A luta política por mudanças se esparramou pelo continente. Sucessivamente outras nações aderiram, como o Paraguai de Fernando Lugo, a Bolívia de Evo Morales e o Equador de Rafael Correa.

As deposições de Manuel Zelaya, em Honduras em 2009, e de Lugo, no Paraguai, em 2012, sinalizaram as dificuldades da luta por mudanças. Elas cresceram com a eleição de Macri na Argentina, e se agigantaram depois do golpe contra Dilma Rousseff, no Brasil, em 2016.

A midia patronal e a direita comemoram a virada neoliberal. Precocemente, é preciso dizer. Elas já tinham grandes dificuldades no México, onde o presidente Enrique Peña Nieto enfrenta forte oposição e vê se fortalecer a candidatura presidencial do progressista Andrés Manuel López Obrador em sua terceira tentativa de chegar à presidência, em 2018.

No Chile, há frequentes protestos de estudantes contra o sistema de ensino privatizado, herdado da ditadura de Pinochet, e o povo se levanta nas ruas contra um sistema previdenciário igualmente injusto, também herança da ditadura.

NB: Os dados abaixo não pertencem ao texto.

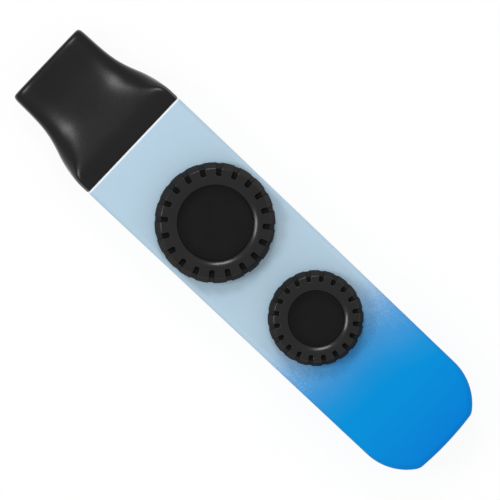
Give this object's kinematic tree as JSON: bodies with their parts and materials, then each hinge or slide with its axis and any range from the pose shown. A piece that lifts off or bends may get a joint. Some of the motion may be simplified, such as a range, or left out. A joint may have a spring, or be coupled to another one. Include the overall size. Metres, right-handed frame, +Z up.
{
  "type": "kazoo",
  "caption": "Flat-bodied kazoo with a duckbill mouthpiece, a rounded tail and a large and a small screw-capped membrane turret on top.",
  "frame": {"origin": "middle of the footprint, on the underside that the body rests on", "axes": "+X from the lips towards the tail, +Y across the body, +Z up towards the caps"},
  "size_m": [0.12, 0.0286, 0.018],
  "materials": {
    "mouthpiece_plastic": "satin black moulding",
    "sprayed_upper_shell": "pale blue spray that fades to strong blue at the tail",
    "sprayed_lower_shell": "pale blue spray that fades to strong blue at the tail",
    "neck_plastic": "black moulding",
    "gasket_rubber": "soft grey ring",
    "carrier_plastic": "black moulding",
    "membrane_film": "thin dark film",
    "press_ring_plastic": "black moulding",
    "cap_plastic": "satin black moulding"
  },
  "bodies": {
    "body": {"upper_shell": "sprayed_upper_shell", "lower_shell": "sprayed_lower_shell", "large_neck": "neck_plastic", "large_gasket": "gasket_rubber", "large_carrier": "carrier_plastic", "large_membrane": "membrane_film", "small_neck": "neck_plastic", "small_gasket": "gasket_rubber", "small_carrier": "carrier_plastic", "small_membrane": "membrane_film"},
    "mouthpiece": {"mouthpiece": "mouthpiece_plastic"},
    "large_press_ring": {"large_press_ring": "press_ring_plastic"},
    "large_cap": {"large_cap": "cap_plastic"},
    "small_press_ring": {"small_press_ring": "press_ring_plastic"},
    "small_cap": {"small_cap": "cap_plastic"}
  },
  "joints": [
    {"name": "mouthpiece_pull", "type": "slide", "parent": "body", "child": "mouthpiece", "axis": [-1, 0, 0], "range_m": [0, 0.0062]},
    {"name": "large_cap_lift", "type": "slide", "parent": "body", "child": "large_press_ring", "axis": [0, 0, 1], "range_m": [0, 0.00225]},
    {"name": "large_cap_turn", "type": "hinge", "parent": "large_press_ring", "child": "large_cap", "pos_m": [-0.00965, 0, 0.0127], "axis": [0, 0, 1], "range_deg": [0, 540]},
    {"name": "small_cap_lift", "type": "slide", "parent": "body", "child": "small_press_ring", "axis": [0, 0, 1], "range_m": [0, 0.00225]},
    {"name": "small_cap_turn", "type": "hinge", "parent": "small_press_ring", "child": "small_cap", "pos_m": [0.02045, 0, 0.0127], "axis": [0, 0, 1], "range_deg": [0, 540]}
  ],
  "couplings": [
    {"joint": "large_cap_turn", "follows": "large_cap_lift", "rad_per_m": 4188.8},
    {"joint": "small_cap_turn", "follows": "small_cap_lift", "rad_per_m": 4188.8}
  ]
}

As dificuldades da direita cresceram ante o empobrecimento da população argentina, sob Macri, e o profundo ataque aos direitos do povo e dos trabalhadores no Brasil do usurpador Michel Temer.

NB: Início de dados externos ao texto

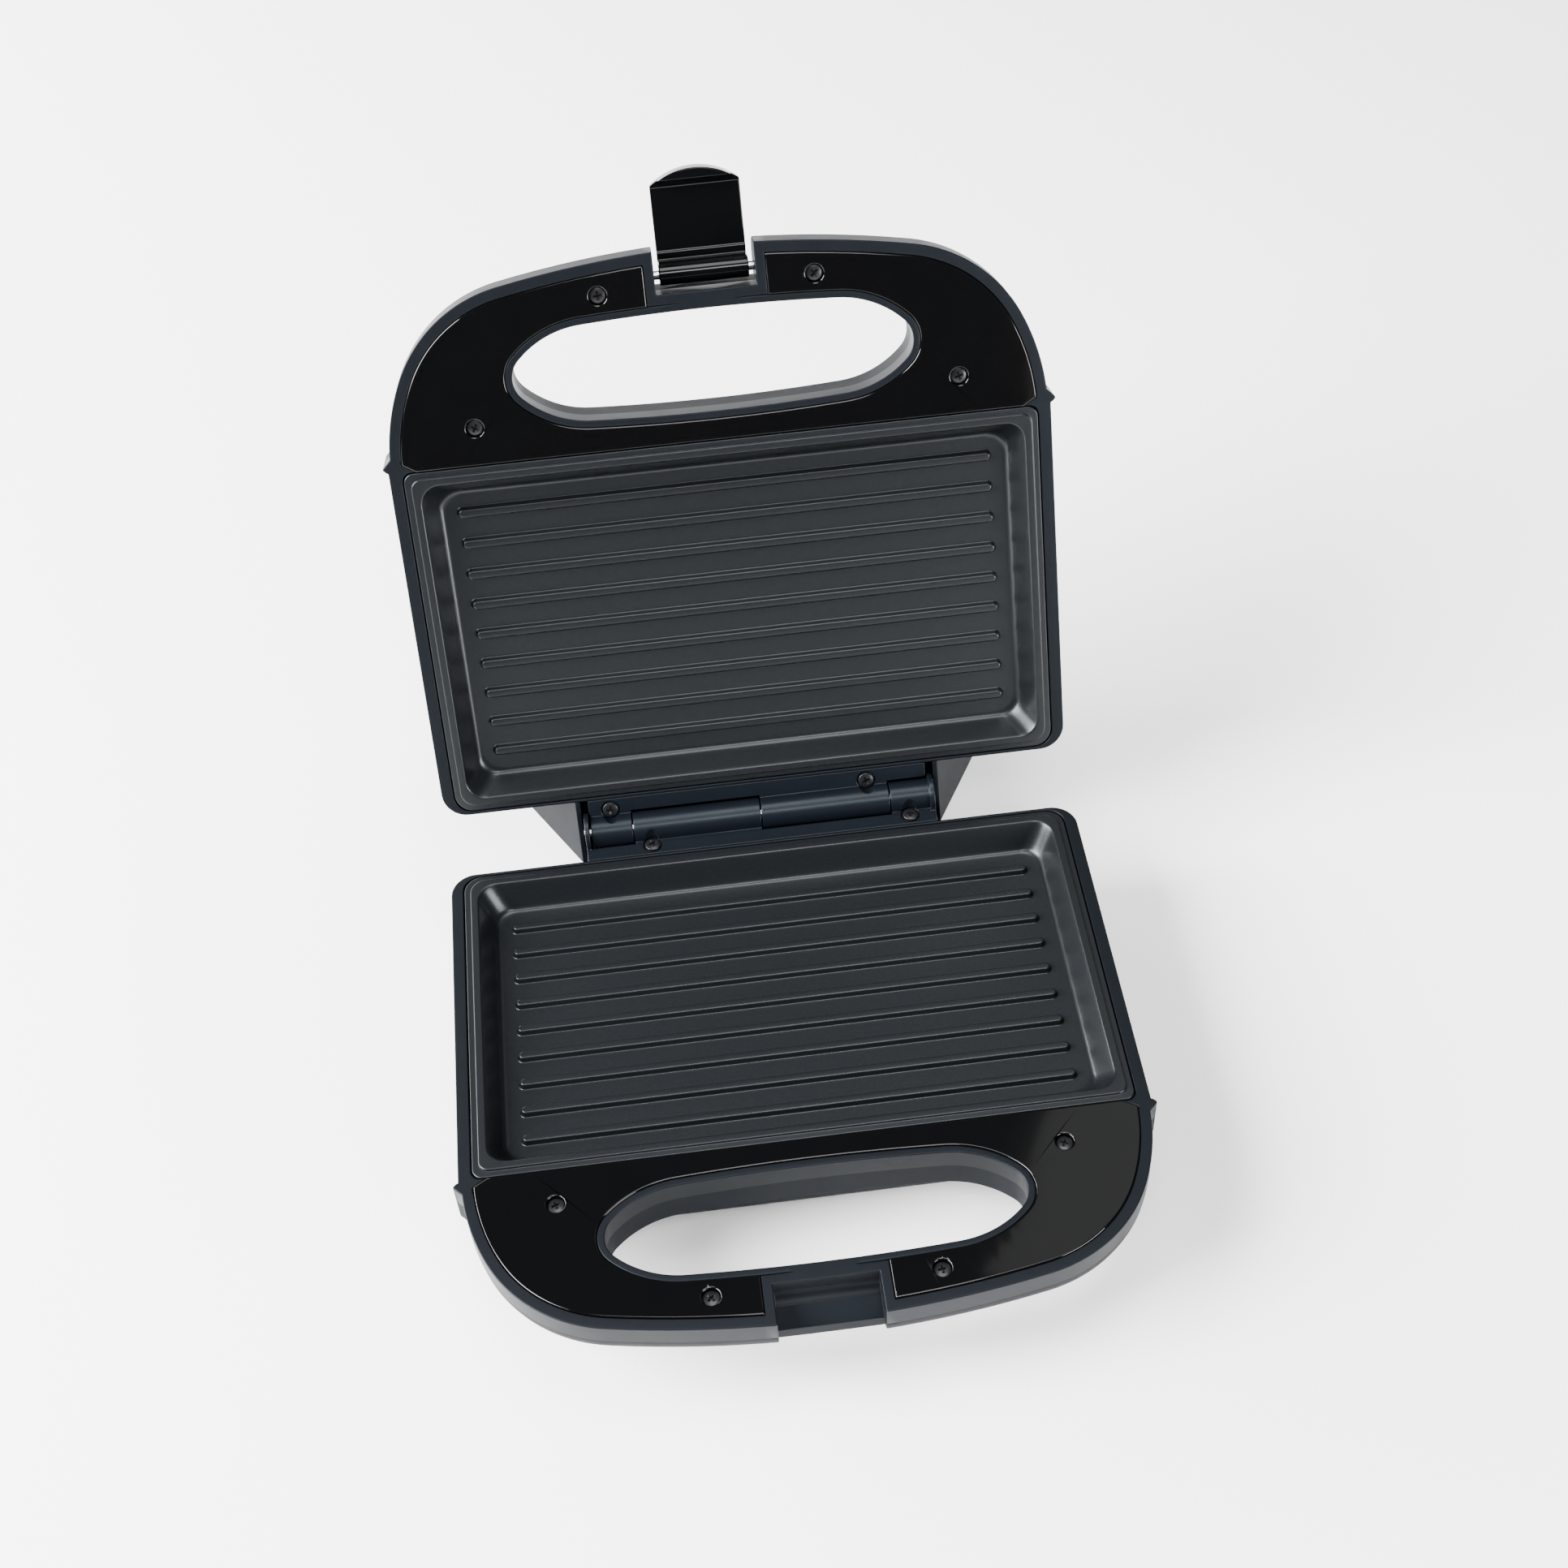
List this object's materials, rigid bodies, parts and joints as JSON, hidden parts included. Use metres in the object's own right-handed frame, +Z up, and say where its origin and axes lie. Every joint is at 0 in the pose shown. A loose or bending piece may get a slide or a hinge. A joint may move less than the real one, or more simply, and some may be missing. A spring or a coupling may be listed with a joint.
{
  "type": "panini press",
  "caption": "Opened-out panini press with ridged grill plates in both halves, looped handles, a barrel hinge and a swinging latch.",
  "frame": {"origin": "centre of the footprint of the opened press, on the surface it stands on", "axes": "+Z up, +X to the right of a person at the handle, -Y towards the base's handle, +Y towards the hinge"},
  "size_m": [0.233, 0.3185, 0.2551],
  "materials": {
    "housing": "satin moulded black plastic with a fine grain",
    "gloss_trim": "piano black, polished",
    "hinge": "satin moulded black plastic",
    "nonstick_plate": "dark grey non-stick coating with a fine sprayed grain",
    "heater_sheath": "oxidised steel sheath",
    "shield_steel": "aluminised sheet steel",
    "black_screw": "black oxide",
    "zinc_screw": "zinc plated",
    "pin_steel": "bright drawn steel",
    "ceramic": "glazed ceramic disc",
    "foot_rubber": "matte black rubber",
    "terminal_plastic": "white heat-resistant plastic",
    "lead_insulation": "braided glass-fibre sleeving",
    "ready_lens": "clear green",
    "power_lens": "clear red",
    "lamp_glass": "small glass lamp",
    "latch_plastic": "satin moulded black plastic"
  },
  "bodies": {
    "base": {"base_casing": "housing", "base_bezel": "housing", "base_trim": "gloss_trim", "base_hinge_bracket": "hinge", "base_grill_plate": "nonstick_plate", "base_heater": "heater_sheath", "base_heat_shield": "shield_steel", "base_trim_screws": "black_screw", "base_hinge_screws": "black_screw", "base_plate_screws": "zinc_screw", "base_shield_screws": "zinc_screw", "base_thermostat": "ceramic", "base_thermal_fuse": "pin_steel", "feet": "foot_rubber", "cord_gland": "foot_rubber", "hinge_pin": "pin_steel", "terminal_block": "terminal_plastic", "base_leads": "lead_insulation"},
    "lid": {"lid_casing": "housing", "lid_bezel": "housing", "lid_trim": "gloss_trim", "lid_hinge_bracket": "hinge", "lid_grill_plate": "nonstick_plate", "lid_heater": "heater_sheath", "lid_heat_shield": "shield_steel", "lid_trim_screws": "black_screw", "lid_hinge_screws": "black_screw", "lid_plate_screws": "zinc_screw", "lid_shield_screws": "zinc_screw", "lid_thermostat": "ceramic", "lid_thermal_fuse": "pin_steel", "ready_lens": "ready_lens", "power_lens": "power_lens", "lid_lamps": "lamp_glass", "latch_pin": "pin_steel"},
    "latch": {"latch": "latch_plastic"}
  },
  "joints": [
    {"name": "lid_hinge", "type": "hinge", "parent": "base", "child": "lid", "pos_m": [0, 0.05006, 0.046], "axis": [1, 0, 0], "range_deg": [0, 113.25]},
    {"name": "latch_pivot", "type": "hinge", "parent": "lid", "child": "latch", "pos_m": [0, 0.13872, 0.2245], "axis": [1, 0, 0], "range_deg": [0, 90]}
  ]
}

A luta política se aprofunda na Venezuela, onde a direita multiplica assassinatos em verdadeiras batalhas campais que já duram três meses. Lá, o presidente Nicolás Maduro chegou ao ponto de declarar a disposição de pegar em armas, se for necessário, para defender a revolução bolivariana. E tem o apoio de enorme parcela da população mais pobre, que foi beneficiada pelos programas de governo na última década.

Entretanto, há também notícias boas, felizmente. Na Colômbia o processo de paz se conclui com êxito e as Farc (Forças Armadas Revolucionárias da Colômbia – Exército do Povo) se inscrevem como o novo – e reluzente – personagem no cenário institucional, onde vai defender, agora pelas armas da crítica, as mesmas bandeiras que até aqui defendeu com a crítica das armas.

Na Argentina, a ex-presidenta Cristina Kirchner – dada como sepultada politicamente pela direita – anuncia sua candidatura ao Senado, à frente de uma grande aliança de forças democráticas, a Unidade Cidadã. Candidatura que pode resultar no retorno dos progressistas ao governo, na eleição de 2019, dada a enorme impopularidade de Mauricio Macri e seu neoliberalismo tacanho. Da mesma forma como, no Brasil, não se pode descartar totalmente a possibilidade de volta das forças democráticas e patrióticas ao governo ante a enorme rejeição popular aos nomes ligados ao neoliberalismo.

Esta é a novidade do novo ciclo latino americano. Os democratas e progressistas foram derrotados mas continuam firmes na luta, tanto a institucional como nos movimentos sociais. Apesar de golpeado, o ciclo progressista latino-americano resiste e já começa a da sinais de retomada deste tabuleiro que a elite colonizada insiste em restringir a uns poucos privilegiados em detrimento de muitos excluídos.